His maternal grandmother worked as a low-level hotel cook who left the house six days a week at 5 a.m.
"In the summertime, when it was daylight, I would walk her to the bus stop. I marvel that my grandmother stood on her feet 9, 10 hours a day. ... My grandmother was only off Sundays. She never complained and was the light of my life.
"My mother was, too, the light of my life but my mother was so young," he said. "She was almost a kid herself, in a way.
"The people who raised me were people who came out of the Jim Crow South and made their way up North during the Great Migration, stopped in Columbus and got jobs and were the very people down at the bus station in 1972 when I went away to college.
"That's the first in their lineage to go to college, which is why that scene in the movie about the son going off to college is so significant in African-American life. ... Everybody chips in, everybody sort of slips you a little bit of money under the table, and everybody prays for you."

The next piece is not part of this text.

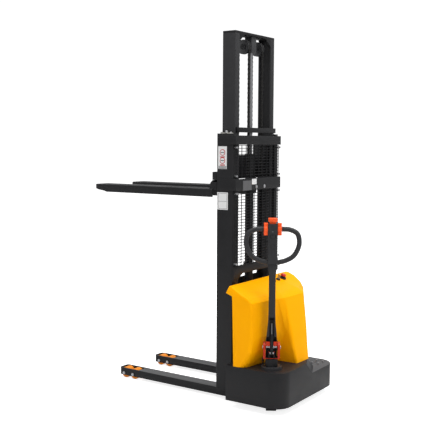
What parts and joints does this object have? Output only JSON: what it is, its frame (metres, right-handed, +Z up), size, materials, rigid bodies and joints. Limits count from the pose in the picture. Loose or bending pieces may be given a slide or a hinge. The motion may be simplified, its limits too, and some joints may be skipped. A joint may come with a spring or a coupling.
{
  "type": "walkie stacker",
  "caption": "Electric pedestrian stacker: low rounded chassis with moulded hood and tiller, two-stage lifting mast with mesh guard, raised fork carriage and straddle legs on small rollers.",
  "frame": {"origin": "bottom centre of the object's bounding box at rest, on the floor", "axes": "+X to the truck right, +Y forwards along the forks, +Z up the mast"},
  "size_m": [0.8, 1.7338, 2.557],
  "materials": {
    "black_paint": "satin black powder coat",
    "dark_grey_paint": "satin dark grey coat",
    "hood_yellow": "glossy yellow-orange moulding",
    "amber_polyurethane": "translucent-looking amber polyurethane",
    "bright_steel": "zinc plated",
    "chrome_rod": "hard chrome",
    "roller_steel": "ground steel",
    "chain_steel": "oiled",
    "wire_black": "black coated wire",
    "red_orange": "red-orange moulding",
    "red_orange_paint": "red-orange coat",
    "nylon": "off-white nylon",
    "black_plastic": "fine textured",
    "grip_rubber": "matt",
    "cable_rubber": "matt",
    "stop_red": "gloss red",
    "battery_case": "polypropylene",
    "pump_body": "cast",
    "caster_tread": "black polyurethane"
  },
  "bodies": {
    "truck": {"chassis_body": "black_paint", "leg_frame": "black_paint", "load_wheel_axles": "bright_steel", "outer_rails": "black_paint", "mast_crossmembers": "black_paint", "mast_wear_pads": "nylon", "mesh_guard": "wire_black", "guard_clips": "bright_steel", "lift_cylinder_tube": "black_paint", "chain_anchors": "dark_grey_paint", "rear_chain_runs": "chain_steel", "hood": "hood_yellow", "traction_batteries": "battery_case", "hydraulic_power_unit": "pump_body", "motor_controller": "pump_body", "hydraulic_hose": "cable_rubber", "battery_gauge": "black_plastic", "key_switch": "black_plastic", "emergency_stop_base": "black_plastic", "slewing_ring": "dark_grey_paint", "tiller_cable": "cable_rubber", "caster_plate": "dark_grey_paint", "caster_bolts": "bright_steel"},
    "inner_mast": {"inner_rails": "black_paint", "inner_crossbars": "black_paint", "piston_rod": "chrome_rod", "rod_head": "dark_grey_paint", "chain_wraps": "chain_steel", "front_chain_runs": "chain_steel"},
    "chain_wheel_set": {"chain_wheels": "roller_steel"},
    "inner_roller_set": {"inner_rollers": "roller_steel"},
    "carriage": {"carriage_frame": "black_paint", "fork_left": "black_paint", "fork_right": "black_paint"},
    "carriage_low_rollers": {"carriage_rollers_low": "roller_steel"},
    "carriage_high_rollers": {"carriage_rollers_high": "roller_steel"},
    "drive_unit": {"tiller_base": "black_paint", "tiller_bracket": "red_orange_paint", "tilt_pin": "bright_steel", "drive_motor": "dark_grey_paint", "drive_yoke": "dark_grey_paint"},
    "drive_wheel": {"drive_wheel_hub": "pump_body", "drive_wheel_tyre": "caster_tread"},
    "tiller": {"tiller_arm": "black_paint", "tiller_head": "black_plastic", "handle_ring": "grip_rubber"},
    "throttle": {"throttle_knobs": "red_orange"},
    "reverse_button": {"belly_button": "red_orange"},
    "horn": {"horn_button": "black_plastic"},
    "rocker": {"lift_rocker": "black_plastic"},
    "spring_tube": {"gas_spring_tube": "black_paint"},
    "spring_rod": {"gas_spring_rod": "chrome_rod"},
    "caster_swivel": {"caster_fork": "bright_steel"},
    "caster_roller": {"caster_wheel": "caster_tread"},
    "key": {"ignition_key": "bright_steel"},
    "stop_button": {"emergency_stop_button": "stop_red"},
    "load_wheel_lr": {"load_wheel_left_rear": "amber_polyurethane"},
    "load_wheel_lf": {"load_wheel_left_front": "amber_polyurethane"},
    "load_wheel_rr": {"load_wheel_right_rear": "amber_polyurethane"},
    "load_wheel_rf": {"load_wheel_right_front": "amber_polyurethane"}
  },
  "joints": [
    {"name": "mast_lift", "type": "slide", "parent": "truck", "child": "inner_mast", "axis": [0, 0, 1], "range_m": [-0.6965, 0.509], "deforming": ["rear_chain_runs"]},
    {"name": "carriage_lift", "type": "slide", "parent": "inner_mast", "child": "carriage", "axis": [0, 0, 1], "range_m": [-0.6965, 0.509], "deforming": ["front_chain_runs"]},
    {"name": "chain_wheel_spin", "type": "hinge", "parent": "inner_mast", "child": "chain_wheel_set", "pos_m": [0, -0.34537, 2.463], "axis": [1, 0, 0], "range_deg": [-930, 680]},
    {"name": "inner_roller_spin", "type": "hinge", "parent": "inner_mast", "child": "inner_roller_set", "pos_m": [0, -0.33587, 0.853], "axis": [1, 0, 0], "range_deg": [-762, 557]},
    {"name": "carriage_low_roller_spin", "type": "hinge", "parent": "carriage", "child": "carriage_low_rollers", "pos_m": [0, -0.33587, 1.601], "axis": [1, 0, 0], "range_deg": [-975, 713]},
    {"name": "carriage_high_roller_spin", "type": "hinge", "parent": "carriage", "child": "carriage_high_rollers", "pos_m": [0, -0.33587, 1.719], "axis": [1, 0, 0], "range_deg": [-713, 975]},
    {"name": "steer", "type": "hinge", "parent": "truck", "child": "drive_unit", "pos_m": [-0.275, -0.70087, 0.293], "axis": [0, 0, -1], "range_deg": [-148, 32]},
    {"name": "tiller_tilt", "type": "hinge", "parent": "drive_unit", "child": "tiller", "pos_m": [-0.275, -0.70087, 0.434], "axis": [0.5299, -0.848, 0], "range_deg": [0, 80], "stiffness_Nm_per_rad": 30, "springref_deg": -28.65},
    {"name": "drive_wheel_spin", "type": "hinge", "parent": "drive_unit", "child": "drive_wheel", "pos_m": [-0.275, -0.70087, 0.105], "axis": [0.5299, -0.848, 0], "continuous": true},
    {"name": "throttle_twist", "type": "hinge", "parent": "tiller", "child": "throttle", "pos_m": [-0.275, -0.70087, 1.232], "axis": [0.5299, -0.848, 0], "range_deg": [-30, 30], "stiffness_Nm_per_rad": 0.6},
    {"name": "reverse_button_press", "type": "slide", "parent": "tiller", "child": "reverse_button", "axis": [0, 0, -1], "range_m": [0, 0.01], "stiffness_N_per_m": 600, "springref_m": -0.004},
    {"name": "horn_press", "type": "slide", "parent": "tiller", "child": "horn", "axis": [0.848, 0.5299, 0], "range_m": [0, 0.003], "stiffness_N_per_m": 500, "springref_m": -0.002},
    {"name": "lift_rocker_tilt", "type": "hinge", "parent": "tiller", "child": "rocker", "pos_m": [-0.29366, -0.71253, 1.184], "axis": [0, 0, 1], "range_deg": [-7, 7], "stiffness_Nm_per_rad": 0.2},
    {"name": "gas_spring_swing", "type": "hinge", "parent": "drive_unit", "child": "spring_tube", "pos_m": [-0.30044, -0.71677, 0.399], "axis": [0.5299, -0.848, 0], "range_deg": [0, 80]},
    {"name": "gas_spring_stroke", "type": "slide", "parent": "spring_tube", "child": "spring_rod", "axis": [0.1172, 0.0732, 0.9904], "range_m": [-0.06, 0.002]},
    {"name": "caster_swivel_turn", "type": "hinge", "parent": "truck", "child": "caster_swivel", "pos_m": [0.288, -0.72837, 0.197], "axis": [0, 0, 1], "continuous": true},
    {"name": "caster_wheel_spin", "type": "hinge", "parent": "caster_swivel", "child": "caster_roller", "pos_m": [0.288, -0.69437, 0.0625], "axis": [1, 0, 0], "continuous": true},
    {"name": "key_turn", "type": "hinge", "parent": "truck", "child": "key", "pos_m": [0.122, -0.52016, 0.82204], "axis": [0, 0.3162, -0.9487], "range_deg": [0, 90]},
    {"name": "stop_press", "type": "slide", "parent": "truck", "child": "stop_button", "axis": [0, 0.3162, -0.9487], "range_m": [0, 0.005]},
    {"name": "load_wheel_left_rear_spin", "type": "hinge", "parent": "truck", "child": "load_wheel_lr", "pos_m": [-0.2165, 0.51763, 0.04], "axis": [1, 0, 0], "continuous": true},
    {"name": "load_wheel_left_front_spin", "type": "hinge", "parent": "truck", "child": "load_wheel_lf", "pos_m": [-0.2165, 0.60363, 0.04], "axis": [1, 0, 0], "continuous": true},
    {"name": "load_wheel_right_rear_spin", "type": "hinge", "parent": "truck", "child": "load_wheel_rr", "pos_m": [0.2165, 0.51763, 0.04], "axis": [1, 0, 0], "continuous": true},
    {"name": "load_wheel_right_front_spin", "type": "hinge", "parent": "truck", "child": "load_wheel_rf", "pos_m": [0.2165, 0.60363, 0.04], "axis": [1, 0, 0], "continuous": true}
  ],
  "couplings": [
    {"joint": "carriage_lift", "follows": "mast_lift", "ratio": 1},
    {"joint": "chain_wheel_spin", "follows": "mast_lift", "rad_per_m": 23.256},
    {"joint": "inner_roller_spin", "follows": "mast_lift", "rad_per_m": 19.048},
    {"joint": "carriage_low_roller_spin", "follows": "mast_lift", "rad_per_m": 24.39},
    {"joint": "carriage_high_roller_spin", "follows": "mast_lift", "rad_per_m": -24.39},
    {"joint": "gas_spring_swing", "follows": "tiller_tilt", "ratio": 0.88928},
    {"joint": "gas_spring_stroke", "follows": "tiller_tilt", "m_per_rad": -0.037575}
  ]
}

For Mr. Haygood, so much of "The Butler" crystallizes his writing life, which has been about the dynamics of social revolution, race and the beauty of the country. He has penned biographies of Adam Clayton Powell Jr., Sammy Davis Jr. and Sugar Ray Robinson along with a family memoir, "The Haygoods of Columbus: A Love Story."
Last night, he was scheduled to participate in a sold-out showing of "The Butler" at the SouthSide Works Cinema to benefit the Pittsburgh Promise. He planned to wear a keepsake passed on by Eugene and Charles Allen on the morning of President Obama's first inauguration: A John F. Kennedy tie clip.
Asked if the White House had requested a showing of the movie, he proved as discreet as Cecil Gaines and declined to answer. But the president would not have to make 56 calls to request a screening.